Your objective
Quote the material below exactly as written, from the first line to the line that holds "strands their finish.", endpoints included.

Material
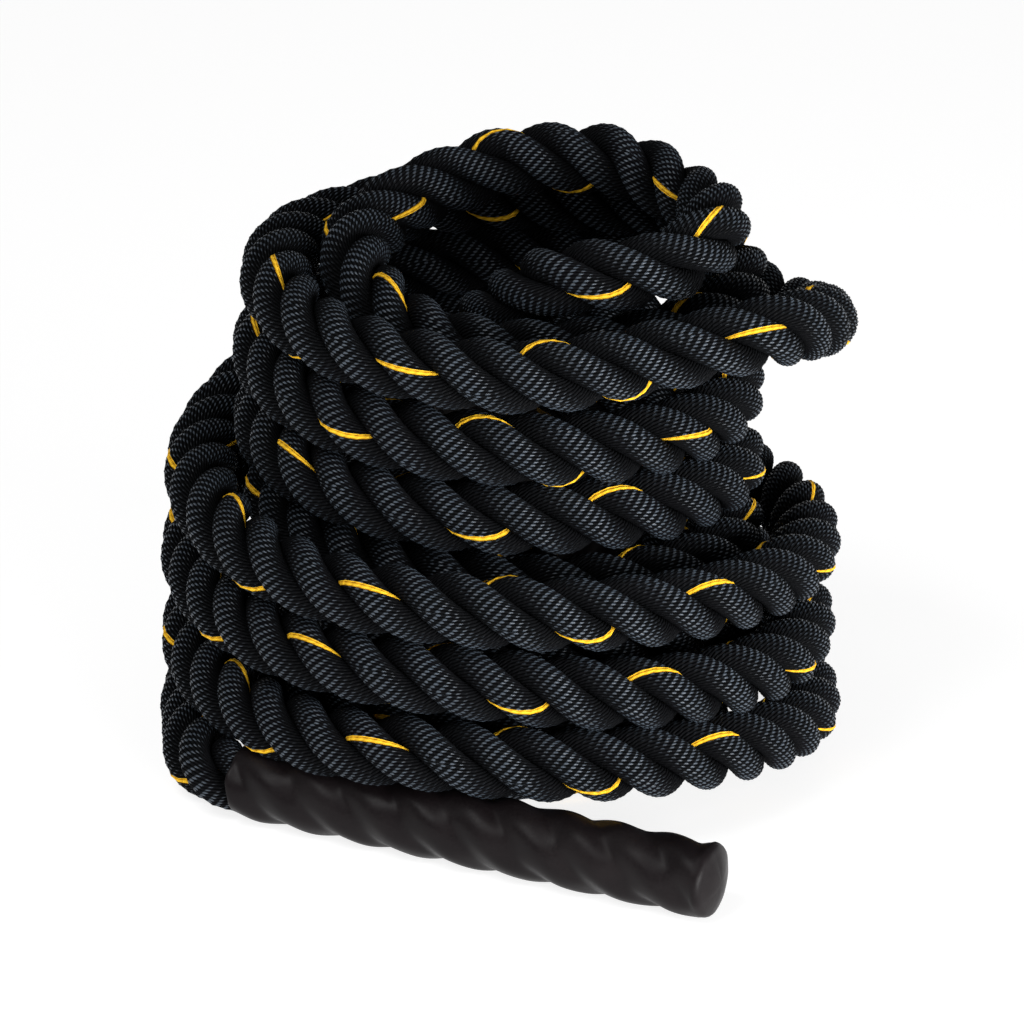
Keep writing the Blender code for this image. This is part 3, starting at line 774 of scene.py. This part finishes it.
    def dressed(self, shape: Term) -> Term:
        """Mark the tracer yarn, crease the valleys and give the strands their finish.

        Args:
            shape: The strands as tubes.

        Returns:
            The finished strands.
        """
        first = self.number("strand").math("LESS_THAN", self.first_strand_limit)
        shape = self.store(shape, "tracer", self.number("marked") * first)
        normal = Arrow.of(self.tree, "GeometryNodeInputNormal")
        shape = self.store(shape, "crown", normal.dot(self.arrow("outward")))
        shape = self.moved(shape, normal * (self.number("tracer") * self.size["Tracer Rise"]))
        shape = Term.of(self.tree, "GeometryNodeSetShadeSmooth", {"domain": "FACE"},
                        {"Geometry": shape, "Shade Smooth": True})
        valleys = self.number("crest").math("LESS_THAN", self.crease_limit)
        shape = Term.of(self.tree, "GeometryNodeSetShadeSmooth", {"domain": "EDGE"},
                        {"Geometry": shape, "Selection": valleys, "Shade Smooth": False})
        shape = self.store(shape, "along", self.number("distance"))
        shape = Term.of(self.tree, "GeometryNodeRealizeInstances", values={"Geometry": shape})
        return Term.of(self.tree, "GeometryNodeSetMaterial",
                       values={"Geometry": shape, "Material": self.size["Finish"]})


@dataclass(frozen=True)
class Guide:
    """The places along the rope that its strands are laid round."""

    lengths: list[float]
    places: list[Vector]
    ahead: list[Vector]
    side: list[Vector]

    def mesh(self, name: str, span: range, girth: Callable[[float], float]) -> Mesh:
        """Return a stretch of the line with the values that the strands need at each point.

        Args:
            name: The mesh's name.
            span: The numbers of the stretch's places.
            girth: What gives the rope's girth at a length.

        Returns:
            A mesh of points and edges.
        """
        mesh = bpy.data.meshes.new(name)
        mesh.from_pydata([self.places[index] for index in span],
                         [(index, index + 1) for index in range(len(span) - 1)], [])
        for key, arrows in (("ahead", self.ahead), ("side", self.side)):
            layer = mesh.attributes.new(key, "FLOAT_VECTOR", "POINT")
            layer.data.foreach_set("vector", [part for index in span for part in arrows[index]])
        lengths = [self.lengths[index] for index in span]
        for key, values in (("distance", lengths), ("girth", [girth(length) for length in lengths])):
            layer = mesh.attributes.new(key, "FLOAT", "POINT")
            layer.data.foreach_set("value", values)
        return mesh


@dataclass
class LaidRope:
    """Three strands of yarns laid round the route, in short runs that follow on from each other."""

    route: Route
    material: Material
    strands: int = 3
    yarns: int = 24
    strand_radius: float = 0.0085
    lay_radius: float = 0.0105
    yarn_depth: float = 0.0006
    tracer_rise: float = 0.0003
    yarn_turns: float = -2.56
    step: float = 0.004
    runs: int = 22
    seated: float = 0.040
    squeeze: float = 0.89
    swell_length: float = 0.014
    floor_clearance: float = 0.0003
    # the part's nodes that the runs stand for
    names: tuple[str, ...] = ("rope_lead", "rope_lower_coil", "rope_upper_coil", "rope_side_bight",
                              "rope_top_coil", "rope_inner_tail", "rope_end_front", "rope_end_inner")

    def girth(self, length: float) -> float:
        """Return the rope's girth, which is squeezed where a sleeve grips it.

        Args:
            length: The length along the rope.

        Returns:
            The girth as a share of the free rope's.
        """
        into = min(length, self.route.length - SLEEVE_LENGTH - length)
        share = min(max(into / self.swell_length, 0.0), 1.0)
        return self.squeeze + (1 - self.squeeze) * share * share * (3 - 2 * share)

    def inputs(self, first: float, last: float) -> Settings:
        """Return the values of the strand tree's named inputs.

        Args:
            first: The length along the rope where the strands begin.
            last: The length where they end.

        Returns:
            The value of each input.
        """
        return {"Lay Length": LAY_LENGTH, "Lay Radius": self.lay_radius, "Strand Radius": self.strand_radius,
                "Yarn Depth": self.yarn_depth, "Yarn Turns": self.yarn_turns, "Tracer Rise": self.tracer_rise,
                "Strands": self.strands, "Yarns": self.yarns, "From": first, "To": last,
                "Floor": self.floor_clearance, "Finish": self.material}

    def lay(self, name: str, guide: Guide, first: int, last: int, strands: StrandTree) -> Mesh:
        """Lay the strands round one run of the rope.

        Args:
            name: The run's name.
            guide: The places along the whole rope.
            first: The number of the run's first place.
            last: The number of its last place.
            strands: The tree that lays them.

        Returns:
            The strands as a closed mesh.
        """
        line = bpy.data.objects.new(
            name + "_line", guide.mesh(name + "_line", range(first - 1, last + 2), self.girth))
        bpy.context.scene.collection.objects.link(line)
        modifier = line.modifiers.new("lay", "NODES")
        modifier.node_group = strands.tree
        half_step = self.step / 2
        inputs = self.inputs(guide.lengths[first] - half_step, guide.lengths[last] + half_step)
        for key, value in inputs.items():
            modifier[strands.identifiers[key]] = value
        bpy.context.view_layer.update()
        depsgraph = bpy.context.evaluated_depsgraph_get()
        mesh = bpy.data.meshes.new_from_object(line.evaluated_get(depsgraph))
        line.modifiers.clear()
        bpy.data.objects.remove(line)
        close_ends(mesh)
        return mesh

    def build(self) -> list[Object]:
        """Make every run of the rope, each going on from the last.

        Returns:
            The runs in order.
        """
        total = self.route.length - SLEEVE_LENGTH + 2 * self.seated
        count = round(total / self.step)
        lengths = [total * number / count - self.seated for number in range(-1, count + 2)]
        places = [self.route.at(value) for value in lengths]
        guide = Guide(lengths, places, *carried(places))
        strands = StrandTree(self.inputs(lengths[0], lengths[-1]))
        made = []
        for run in range(self.runs):
            first, last = count * run // self.runs + 1, count * (run + 1) // self.runs + 1
            name = f"rope_run_{run + 1:02d}"
            piece = add_piece(name, self.lay(name, guide, first, last, strands))
            path = places[first:last + 1]
            length = sum((after - before).length for before, after in zip(path, path[1:]))
            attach(piece, "root")
            tuple(path[0])
            [tuple(point) for point in path]
            made.append(piece)
        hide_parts(*self.names)
        return made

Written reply
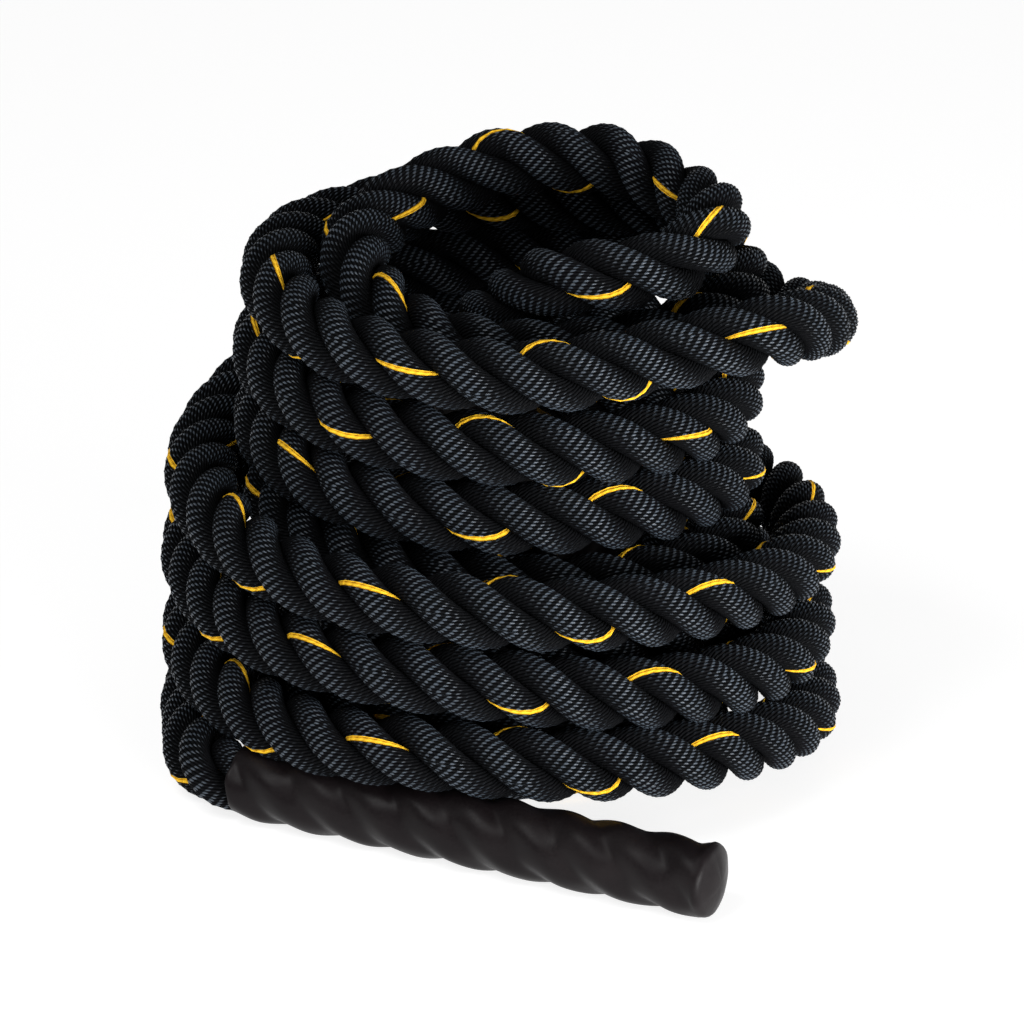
Keep writing the Blender code for this image. This is part 3, starting at line 774 of scene.py. This part finishes it.
    def dressed(self, shape: Term) -> Term:
        """Mark the tracer yarn, crease the valleys and give the strands their finish.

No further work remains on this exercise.